# Recorded information
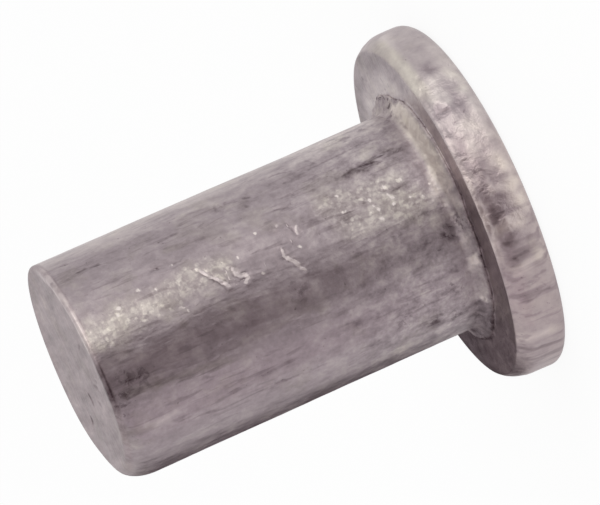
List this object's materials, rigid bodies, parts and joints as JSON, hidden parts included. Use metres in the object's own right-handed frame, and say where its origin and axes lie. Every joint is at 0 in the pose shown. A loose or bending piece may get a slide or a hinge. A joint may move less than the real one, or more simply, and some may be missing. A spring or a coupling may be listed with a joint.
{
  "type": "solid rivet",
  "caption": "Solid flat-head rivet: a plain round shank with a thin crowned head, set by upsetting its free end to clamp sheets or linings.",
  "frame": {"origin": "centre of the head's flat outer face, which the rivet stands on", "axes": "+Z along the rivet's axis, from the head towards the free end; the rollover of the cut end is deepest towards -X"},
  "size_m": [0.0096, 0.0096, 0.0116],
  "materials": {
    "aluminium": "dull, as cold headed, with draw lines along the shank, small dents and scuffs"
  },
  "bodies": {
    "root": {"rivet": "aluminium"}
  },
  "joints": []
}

# Set task
Write out the data exactly as it stands.

# Final result
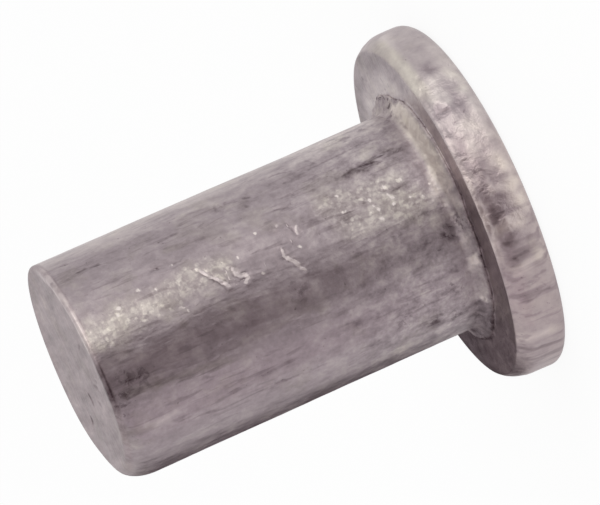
List this object's materials, rigid bodies, parts and joints as JSON, hidden parts included. Use metres in the object's own right-handed frame, and say where its origin and axes lie. Every joint is at 0 in the pose shown. A loose or bending piece may get a slide or a hinge. A joint may move less than the real one, or more simply, and some may be missing. A spring or a coupling may be listed with a joint.
{
  "type": "solid rivet",
  "caption": "Solid flat-head rivet: a plain round shank with a thin crowned head, set by upsetting its free end to clamp sheets or linings.",
  "frame": {"origin": "centre of the head's flat outer face, which the rivet stands on", "axes": "+Z along the rivet's axis, from the head towards the free end; the rollover of the cut end is deepest towards -X"},
  "size_m": [0.0096, 0.0096, 0.0116],
  "materials": {
    "aluminium": "dull, as cold headed, with draw lines along the shank, small dents and scuffs"
  },
  "bodies": {
    "root": {"rivet": "aluminium"}
  },
  "joints": []
}